-- begin DATA ROWS --

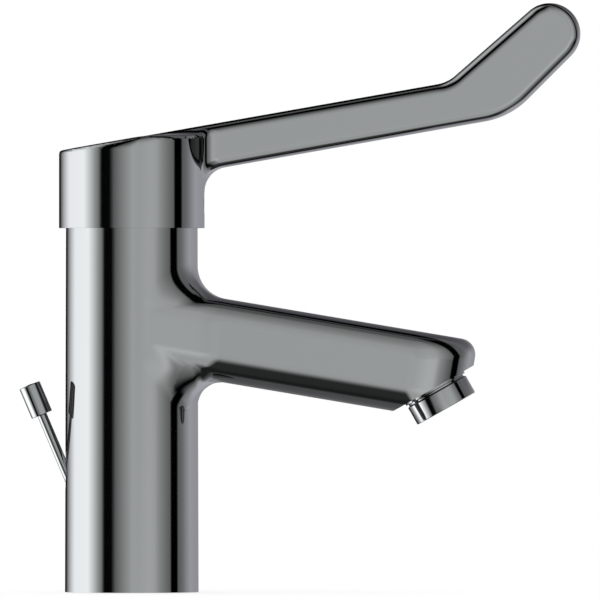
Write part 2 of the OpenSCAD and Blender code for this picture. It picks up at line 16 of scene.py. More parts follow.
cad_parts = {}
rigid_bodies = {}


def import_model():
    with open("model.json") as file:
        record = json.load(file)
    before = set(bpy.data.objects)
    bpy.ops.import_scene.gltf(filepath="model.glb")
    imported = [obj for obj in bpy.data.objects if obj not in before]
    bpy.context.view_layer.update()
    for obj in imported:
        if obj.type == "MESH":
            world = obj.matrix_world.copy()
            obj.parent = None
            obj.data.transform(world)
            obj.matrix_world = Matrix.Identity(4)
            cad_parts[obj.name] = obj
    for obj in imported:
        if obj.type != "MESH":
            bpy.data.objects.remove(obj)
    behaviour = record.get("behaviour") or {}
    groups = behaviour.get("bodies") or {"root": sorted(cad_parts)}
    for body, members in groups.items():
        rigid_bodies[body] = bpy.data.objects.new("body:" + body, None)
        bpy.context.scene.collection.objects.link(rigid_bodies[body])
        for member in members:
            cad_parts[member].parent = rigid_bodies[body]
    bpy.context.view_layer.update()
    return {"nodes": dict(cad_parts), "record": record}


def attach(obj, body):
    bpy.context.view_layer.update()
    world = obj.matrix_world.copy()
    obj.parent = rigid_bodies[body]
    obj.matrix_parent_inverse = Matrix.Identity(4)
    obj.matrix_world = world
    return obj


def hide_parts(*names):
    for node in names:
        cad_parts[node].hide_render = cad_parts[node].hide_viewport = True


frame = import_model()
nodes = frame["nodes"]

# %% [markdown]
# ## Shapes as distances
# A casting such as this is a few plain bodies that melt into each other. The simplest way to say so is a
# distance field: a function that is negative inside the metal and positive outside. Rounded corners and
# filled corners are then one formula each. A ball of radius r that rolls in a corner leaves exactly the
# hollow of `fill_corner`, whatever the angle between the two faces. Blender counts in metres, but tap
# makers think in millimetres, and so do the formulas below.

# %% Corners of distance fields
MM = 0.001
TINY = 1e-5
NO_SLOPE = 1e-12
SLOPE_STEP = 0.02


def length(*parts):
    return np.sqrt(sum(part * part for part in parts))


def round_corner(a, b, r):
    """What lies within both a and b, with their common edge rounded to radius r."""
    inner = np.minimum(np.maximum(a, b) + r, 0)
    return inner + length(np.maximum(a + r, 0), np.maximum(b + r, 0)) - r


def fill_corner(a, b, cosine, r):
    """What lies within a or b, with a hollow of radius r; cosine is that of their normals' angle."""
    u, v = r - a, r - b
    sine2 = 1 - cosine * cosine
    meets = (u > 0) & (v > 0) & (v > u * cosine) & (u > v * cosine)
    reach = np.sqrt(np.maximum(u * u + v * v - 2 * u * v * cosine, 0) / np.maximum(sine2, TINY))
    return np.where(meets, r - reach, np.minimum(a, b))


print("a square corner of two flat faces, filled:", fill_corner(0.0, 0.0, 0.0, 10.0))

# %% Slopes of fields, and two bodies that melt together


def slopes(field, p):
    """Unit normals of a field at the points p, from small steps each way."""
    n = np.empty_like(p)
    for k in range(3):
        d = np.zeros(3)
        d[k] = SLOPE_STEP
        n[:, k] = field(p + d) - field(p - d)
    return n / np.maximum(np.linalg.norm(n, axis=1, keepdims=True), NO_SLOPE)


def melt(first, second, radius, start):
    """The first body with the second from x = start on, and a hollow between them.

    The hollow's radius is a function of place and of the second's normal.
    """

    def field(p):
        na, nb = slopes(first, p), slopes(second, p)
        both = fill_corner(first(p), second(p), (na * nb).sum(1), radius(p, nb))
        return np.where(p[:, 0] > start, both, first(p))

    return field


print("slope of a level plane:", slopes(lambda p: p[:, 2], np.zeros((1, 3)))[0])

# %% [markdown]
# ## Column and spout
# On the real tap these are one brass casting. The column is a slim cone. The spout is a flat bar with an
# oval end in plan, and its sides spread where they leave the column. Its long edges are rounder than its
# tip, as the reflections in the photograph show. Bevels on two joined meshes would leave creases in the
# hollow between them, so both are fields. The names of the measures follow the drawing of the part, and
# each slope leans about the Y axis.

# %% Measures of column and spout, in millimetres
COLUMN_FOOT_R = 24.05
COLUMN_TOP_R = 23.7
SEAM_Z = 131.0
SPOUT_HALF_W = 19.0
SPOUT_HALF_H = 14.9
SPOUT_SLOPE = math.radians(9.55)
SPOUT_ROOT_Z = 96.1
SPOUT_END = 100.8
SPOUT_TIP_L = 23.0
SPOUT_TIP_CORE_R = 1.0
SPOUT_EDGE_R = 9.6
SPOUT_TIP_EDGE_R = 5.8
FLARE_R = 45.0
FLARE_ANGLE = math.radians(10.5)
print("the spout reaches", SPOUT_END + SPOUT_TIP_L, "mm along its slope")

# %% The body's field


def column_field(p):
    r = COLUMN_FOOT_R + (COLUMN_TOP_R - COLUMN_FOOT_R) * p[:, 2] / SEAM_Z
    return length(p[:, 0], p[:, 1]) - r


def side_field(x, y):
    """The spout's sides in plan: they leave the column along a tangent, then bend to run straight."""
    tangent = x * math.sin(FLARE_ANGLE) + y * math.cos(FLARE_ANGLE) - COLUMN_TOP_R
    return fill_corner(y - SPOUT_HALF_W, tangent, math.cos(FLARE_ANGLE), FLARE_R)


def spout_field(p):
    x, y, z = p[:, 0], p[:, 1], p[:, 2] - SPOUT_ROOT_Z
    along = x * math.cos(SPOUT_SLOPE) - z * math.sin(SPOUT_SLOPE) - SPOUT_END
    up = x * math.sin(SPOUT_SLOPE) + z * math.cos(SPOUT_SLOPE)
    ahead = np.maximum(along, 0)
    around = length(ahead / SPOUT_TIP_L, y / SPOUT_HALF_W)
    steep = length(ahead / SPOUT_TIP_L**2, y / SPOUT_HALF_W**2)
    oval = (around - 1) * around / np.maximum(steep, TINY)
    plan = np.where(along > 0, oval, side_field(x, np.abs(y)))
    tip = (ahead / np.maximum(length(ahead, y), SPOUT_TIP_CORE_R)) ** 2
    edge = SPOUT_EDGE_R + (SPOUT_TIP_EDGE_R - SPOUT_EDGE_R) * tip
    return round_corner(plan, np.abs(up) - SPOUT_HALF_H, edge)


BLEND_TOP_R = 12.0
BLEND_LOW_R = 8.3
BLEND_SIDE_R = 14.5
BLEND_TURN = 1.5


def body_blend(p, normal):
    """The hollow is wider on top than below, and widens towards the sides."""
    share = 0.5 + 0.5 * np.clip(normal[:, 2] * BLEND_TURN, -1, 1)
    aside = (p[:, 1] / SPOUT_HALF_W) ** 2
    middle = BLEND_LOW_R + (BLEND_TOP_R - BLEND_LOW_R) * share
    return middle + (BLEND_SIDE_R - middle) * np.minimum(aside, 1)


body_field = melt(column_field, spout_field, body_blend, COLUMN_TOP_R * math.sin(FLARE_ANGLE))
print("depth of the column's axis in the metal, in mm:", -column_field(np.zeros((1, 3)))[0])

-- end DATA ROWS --
-- begin DATA ROWS --

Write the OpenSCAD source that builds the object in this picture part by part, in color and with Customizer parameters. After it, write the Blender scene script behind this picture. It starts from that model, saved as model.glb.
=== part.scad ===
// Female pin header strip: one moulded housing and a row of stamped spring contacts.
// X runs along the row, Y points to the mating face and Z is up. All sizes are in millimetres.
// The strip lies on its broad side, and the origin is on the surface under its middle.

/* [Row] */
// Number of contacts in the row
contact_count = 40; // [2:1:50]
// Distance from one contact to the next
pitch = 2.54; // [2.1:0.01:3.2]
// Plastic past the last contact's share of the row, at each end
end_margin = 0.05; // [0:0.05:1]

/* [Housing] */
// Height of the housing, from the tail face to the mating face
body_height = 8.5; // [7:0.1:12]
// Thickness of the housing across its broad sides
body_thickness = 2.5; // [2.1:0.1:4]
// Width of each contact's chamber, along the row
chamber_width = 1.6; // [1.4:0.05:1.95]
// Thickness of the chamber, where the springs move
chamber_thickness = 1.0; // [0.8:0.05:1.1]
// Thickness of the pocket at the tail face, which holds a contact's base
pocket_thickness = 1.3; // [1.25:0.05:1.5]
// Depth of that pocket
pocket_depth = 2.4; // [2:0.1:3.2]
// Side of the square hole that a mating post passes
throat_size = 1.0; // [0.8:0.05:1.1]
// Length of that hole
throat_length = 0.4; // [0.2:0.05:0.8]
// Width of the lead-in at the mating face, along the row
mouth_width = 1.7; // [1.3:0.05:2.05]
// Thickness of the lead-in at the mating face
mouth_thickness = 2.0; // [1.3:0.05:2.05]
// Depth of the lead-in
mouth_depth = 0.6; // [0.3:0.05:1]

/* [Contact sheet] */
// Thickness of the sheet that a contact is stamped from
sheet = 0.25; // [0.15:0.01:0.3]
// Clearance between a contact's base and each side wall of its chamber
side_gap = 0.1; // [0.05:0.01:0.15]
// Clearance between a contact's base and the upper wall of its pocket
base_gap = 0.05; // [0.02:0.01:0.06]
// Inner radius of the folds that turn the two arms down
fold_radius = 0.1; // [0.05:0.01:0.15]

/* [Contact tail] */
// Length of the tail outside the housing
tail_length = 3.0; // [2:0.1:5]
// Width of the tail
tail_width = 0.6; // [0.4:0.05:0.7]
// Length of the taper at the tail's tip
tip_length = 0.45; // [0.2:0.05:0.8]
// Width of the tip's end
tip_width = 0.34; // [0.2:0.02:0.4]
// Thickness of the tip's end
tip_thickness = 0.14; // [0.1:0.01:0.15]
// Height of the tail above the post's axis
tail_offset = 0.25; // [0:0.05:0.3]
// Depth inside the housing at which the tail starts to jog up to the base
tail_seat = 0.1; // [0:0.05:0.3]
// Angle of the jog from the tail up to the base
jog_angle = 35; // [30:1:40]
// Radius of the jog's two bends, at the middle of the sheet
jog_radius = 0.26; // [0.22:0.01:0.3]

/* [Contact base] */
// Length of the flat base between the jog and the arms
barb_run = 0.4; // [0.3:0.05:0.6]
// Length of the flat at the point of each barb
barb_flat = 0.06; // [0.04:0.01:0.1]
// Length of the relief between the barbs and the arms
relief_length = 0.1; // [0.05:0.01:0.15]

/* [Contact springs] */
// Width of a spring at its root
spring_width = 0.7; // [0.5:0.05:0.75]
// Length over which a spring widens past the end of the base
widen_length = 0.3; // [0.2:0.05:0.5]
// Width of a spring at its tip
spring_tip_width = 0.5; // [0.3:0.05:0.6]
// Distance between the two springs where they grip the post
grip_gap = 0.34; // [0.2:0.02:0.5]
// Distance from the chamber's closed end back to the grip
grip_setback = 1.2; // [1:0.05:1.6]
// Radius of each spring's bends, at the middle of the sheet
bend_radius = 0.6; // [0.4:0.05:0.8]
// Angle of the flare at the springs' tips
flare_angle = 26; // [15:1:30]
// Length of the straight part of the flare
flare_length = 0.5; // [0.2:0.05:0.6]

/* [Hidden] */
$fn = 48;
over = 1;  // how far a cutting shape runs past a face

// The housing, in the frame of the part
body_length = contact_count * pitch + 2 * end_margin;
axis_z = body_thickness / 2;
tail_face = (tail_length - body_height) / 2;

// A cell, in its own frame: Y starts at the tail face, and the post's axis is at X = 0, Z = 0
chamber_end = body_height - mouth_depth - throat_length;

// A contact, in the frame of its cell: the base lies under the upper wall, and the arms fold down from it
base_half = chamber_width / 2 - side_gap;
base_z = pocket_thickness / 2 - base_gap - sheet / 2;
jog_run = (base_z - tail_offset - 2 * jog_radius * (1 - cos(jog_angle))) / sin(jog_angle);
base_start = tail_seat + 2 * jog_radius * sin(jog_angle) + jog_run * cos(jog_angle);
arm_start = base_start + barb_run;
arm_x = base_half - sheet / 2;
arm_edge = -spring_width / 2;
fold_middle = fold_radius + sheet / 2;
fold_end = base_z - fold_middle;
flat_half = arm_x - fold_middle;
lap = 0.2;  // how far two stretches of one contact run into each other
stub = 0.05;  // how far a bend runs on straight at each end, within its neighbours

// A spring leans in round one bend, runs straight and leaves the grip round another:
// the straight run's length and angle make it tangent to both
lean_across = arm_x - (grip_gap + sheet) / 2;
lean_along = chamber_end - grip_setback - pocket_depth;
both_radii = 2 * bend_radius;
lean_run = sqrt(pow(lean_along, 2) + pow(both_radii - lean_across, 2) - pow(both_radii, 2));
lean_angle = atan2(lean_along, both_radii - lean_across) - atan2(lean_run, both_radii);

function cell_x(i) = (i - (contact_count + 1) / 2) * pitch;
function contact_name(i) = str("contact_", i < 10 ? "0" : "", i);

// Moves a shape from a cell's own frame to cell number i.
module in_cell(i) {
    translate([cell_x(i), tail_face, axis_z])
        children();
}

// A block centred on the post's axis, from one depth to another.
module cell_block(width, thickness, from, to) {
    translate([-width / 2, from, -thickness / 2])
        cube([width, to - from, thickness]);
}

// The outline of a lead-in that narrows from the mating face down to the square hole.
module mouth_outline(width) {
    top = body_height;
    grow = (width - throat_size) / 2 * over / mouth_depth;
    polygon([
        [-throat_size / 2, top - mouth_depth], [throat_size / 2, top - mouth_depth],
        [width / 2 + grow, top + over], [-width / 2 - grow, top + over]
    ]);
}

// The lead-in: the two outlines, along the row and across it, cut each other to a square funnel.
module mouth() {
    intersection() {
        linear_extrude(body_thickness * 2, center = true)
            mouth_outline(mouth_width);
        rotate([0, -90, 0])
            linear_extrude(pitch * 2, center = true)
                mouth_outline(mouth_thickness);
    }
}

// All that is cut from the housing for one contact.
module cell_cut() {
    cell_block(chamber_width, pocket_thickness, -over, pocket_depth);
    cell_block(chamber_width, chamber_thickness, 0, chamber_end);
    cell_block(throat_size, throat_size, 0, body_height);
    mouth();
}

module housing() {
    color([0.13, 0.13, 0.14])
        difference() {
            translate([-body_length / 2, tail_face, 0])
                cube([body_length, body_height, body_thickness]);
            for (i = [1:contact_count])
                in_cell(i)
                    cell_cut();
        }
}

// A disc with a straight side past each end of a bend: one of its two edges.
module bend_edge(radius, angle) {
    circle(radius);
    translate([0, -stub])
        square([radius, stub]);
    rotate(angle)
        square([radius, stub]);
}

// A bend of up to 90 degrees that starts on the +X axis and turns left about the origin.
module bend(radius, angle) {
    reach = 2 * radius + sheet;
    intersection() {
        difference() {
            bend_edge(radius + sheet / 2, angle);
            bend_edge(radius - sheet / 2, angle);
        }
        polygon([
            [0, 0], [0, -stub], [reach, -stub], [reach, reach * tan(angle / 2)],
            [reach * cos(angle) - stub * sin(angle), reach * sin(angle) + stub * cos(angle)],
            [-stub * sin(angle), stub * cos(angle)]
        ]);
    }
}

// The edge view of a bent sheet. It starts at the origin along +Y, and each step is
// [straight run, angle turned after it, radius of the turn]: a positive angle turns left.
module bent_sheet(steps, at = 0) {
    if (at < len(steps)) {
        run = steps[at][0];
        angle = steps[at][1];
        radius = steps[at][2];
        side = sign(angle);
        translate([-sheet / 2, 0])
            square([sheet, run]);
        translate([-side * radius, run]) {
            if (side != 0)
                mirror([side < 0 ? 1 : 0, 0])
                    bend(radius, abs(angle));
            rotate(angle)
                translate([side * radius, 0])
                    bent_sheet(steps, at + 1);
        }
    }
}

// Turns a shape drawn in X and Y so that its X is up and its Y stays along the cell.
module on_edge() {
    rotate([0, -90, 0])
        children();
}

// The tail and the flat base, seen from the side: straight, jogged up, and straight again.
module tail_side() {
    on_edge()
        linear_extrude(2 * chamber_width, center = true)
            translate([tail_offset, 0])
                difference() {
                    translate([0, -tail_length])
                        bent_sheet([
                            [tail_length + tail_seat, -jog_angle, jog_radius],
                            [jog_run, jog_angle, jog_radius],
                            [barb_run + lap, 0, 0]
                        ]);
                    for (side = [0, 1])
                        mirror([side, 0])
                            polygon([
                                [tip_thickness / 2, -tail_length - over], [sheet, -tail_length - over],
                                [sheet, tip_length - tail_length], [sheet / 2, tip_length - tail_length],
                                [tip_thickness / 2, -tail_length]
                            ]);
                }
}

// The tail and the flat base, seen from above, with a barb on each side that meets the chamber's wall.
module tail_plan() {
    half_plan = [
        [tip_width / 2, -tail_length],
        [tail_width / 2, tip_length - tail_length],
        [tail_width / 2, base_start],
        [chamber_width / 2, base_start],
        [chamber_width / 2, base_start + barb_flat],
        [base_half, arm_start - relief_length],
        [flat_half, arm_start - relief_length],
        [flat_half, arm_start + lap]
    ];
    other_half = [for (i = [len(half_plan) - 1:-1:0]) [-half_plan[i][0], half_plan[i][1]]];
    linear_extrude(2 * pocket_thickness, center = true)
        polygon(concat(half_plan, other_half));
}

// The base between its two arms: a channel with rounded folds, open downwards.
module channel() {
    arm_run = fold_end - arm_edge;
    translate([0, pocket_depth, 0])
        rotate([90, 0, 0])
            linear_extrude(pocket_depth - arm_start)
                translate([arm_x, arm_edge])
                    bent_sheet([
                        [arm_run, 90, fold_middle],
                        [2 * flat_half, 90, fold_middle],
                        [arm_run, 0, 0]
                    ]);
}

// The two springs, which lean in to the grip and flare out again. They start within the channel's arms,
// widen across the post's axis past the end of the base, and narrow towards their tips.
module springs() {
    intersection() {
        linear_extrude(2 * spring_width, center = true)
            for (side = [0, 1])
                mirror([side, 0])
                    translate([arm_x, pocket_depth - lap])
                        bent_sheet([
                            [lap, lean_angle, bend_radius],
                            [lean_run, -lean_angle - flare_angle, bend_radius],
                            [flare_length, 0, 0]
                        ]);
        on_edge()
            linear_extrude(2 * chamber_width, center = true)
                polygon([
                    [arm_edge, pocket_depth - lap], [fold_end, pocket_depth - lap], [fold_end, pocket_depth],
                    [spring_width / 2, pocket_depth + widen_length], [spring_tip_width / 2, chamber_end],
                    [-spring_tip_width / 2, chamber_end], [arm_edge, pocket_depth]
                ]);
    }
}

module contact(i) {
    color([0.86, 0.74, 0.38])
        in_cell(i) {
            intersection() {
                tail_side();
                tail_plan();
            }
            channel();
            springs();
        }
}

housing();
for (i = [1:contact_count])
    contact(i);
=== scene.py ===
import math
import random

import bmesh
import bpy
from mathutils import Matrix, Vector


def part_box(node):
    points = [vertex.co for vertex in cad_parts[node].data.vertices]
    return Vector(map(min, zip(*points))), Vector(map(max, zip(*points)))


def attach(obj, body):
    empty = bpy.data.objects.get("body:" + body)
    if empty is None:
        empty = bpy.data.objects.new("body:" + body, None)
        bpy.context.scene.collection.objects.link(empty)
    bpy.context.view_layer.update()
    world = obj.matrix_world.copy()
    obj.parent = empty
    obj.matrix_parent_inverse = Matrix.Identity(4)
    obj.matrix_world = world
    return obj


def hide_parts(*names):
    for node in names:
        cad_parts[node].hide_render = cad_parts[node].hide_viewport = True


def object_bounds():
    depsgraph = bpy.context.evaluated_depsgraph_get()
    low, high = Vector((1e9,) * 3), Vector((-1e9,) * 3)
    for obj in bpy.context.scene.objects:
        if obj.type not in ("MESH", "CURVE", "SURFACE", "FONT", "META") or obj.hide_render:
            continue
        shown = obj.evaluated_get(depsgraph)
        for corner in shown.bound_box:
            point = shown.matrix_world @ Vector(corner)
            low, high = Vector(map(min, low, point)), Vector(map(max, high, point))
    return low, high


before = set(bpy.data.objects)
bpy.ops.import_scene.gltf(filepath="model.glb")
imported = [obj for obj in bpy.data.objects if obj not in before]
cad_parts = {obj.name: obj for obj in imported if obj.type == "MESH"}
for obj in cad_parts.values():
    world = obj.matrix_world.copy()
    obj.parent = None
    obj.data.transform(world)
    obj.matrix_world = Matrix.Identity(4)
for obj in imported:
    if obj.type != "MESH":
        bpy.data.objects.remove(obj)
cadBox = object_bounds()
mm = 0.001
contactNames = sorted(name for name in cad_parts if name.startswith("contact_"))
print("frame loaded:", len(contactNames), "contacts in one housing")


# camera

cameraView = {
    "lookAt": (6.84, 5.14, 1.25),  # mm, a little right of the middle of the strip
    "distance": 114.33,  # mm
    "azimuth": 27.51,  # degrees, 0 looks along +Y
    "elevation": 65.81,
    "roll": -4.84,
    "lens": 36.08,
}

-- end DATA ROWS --

Return the lines from the line with "linear_extrude(2 * spring_width, center" through the line with "low, high = Vector((1e9,)", inclusive, exactly as they stand, and nothing else.

        linear_extrude(2 * spring_width, center = true)
            for (side = [0, 1])
                mirror([side, 0])
                    translate([arm_x, pocket_depth - lap])
                        bent_sheet([
                            [lap, lean_angle, bend_radius],
                            [lean_run, -lean_angle - flare_angle, bend_radius],
                            [flare_length, 0, 0]
                        ]);
        on_edge()
            linear_extrude(2 * chamber_width, center = true)
                polygon([
                    [arm_edge, pocket_depth - lap], [fold_end, pocket_depth - lap], [fold_end, pocket_depth],
                    [spring_width / 2, pocket_depth + widen_length], [spring_tip_width / 2, chamber_end],
                    [-spring_tip_width / 2, chamber_end], [arm_edge, pocket_depth]
                ]);
    }
}

module contact(i) {
    color([0.86, 0.74, 0.38])
        in_cell(i) {
            intersection() {
                tail_side();
                tail_plan();
            }
            channel();
            springs();
        }
}

housing();
for (i = [1:contact_count])
    contact(i);
=== scene.py ===
import math
import random

import bmesh
import bpy
from mathutils import Matrix, Vector


def part_box(node):
    points = [vertex.co for vertex in cad_parts[node].data.vertices]
    return Vector(map(min, zip(*points))), Vector(map(max, zip(*points)))


def attach(obj, body):
    empty = bpy.data.objects.get("body:" + body)
    if empty is None:
        empty = bpy.data.objects.new("body:" + body, None)
        bpy.context.scene.collection.objects.link(empty)
    bpy.context.view_layer.update()
    world = obj.matrix_world.copy()
    obj.parent = empty
    obj.matrix_parent_inverse = Matrix.Identity(4)
    obj.matrix_world = world
    return obj


def hide_parts(*names):
    for node in names:
        cad_parts[node].hide_render = cad_parts[node].hide_viewport = True


def object_bounds():
    depsgraph = bpy.context.evaluated_depsgraph_get()
    low, high = Vector((1e9,) * 3), Vector((-1e9,) * 3)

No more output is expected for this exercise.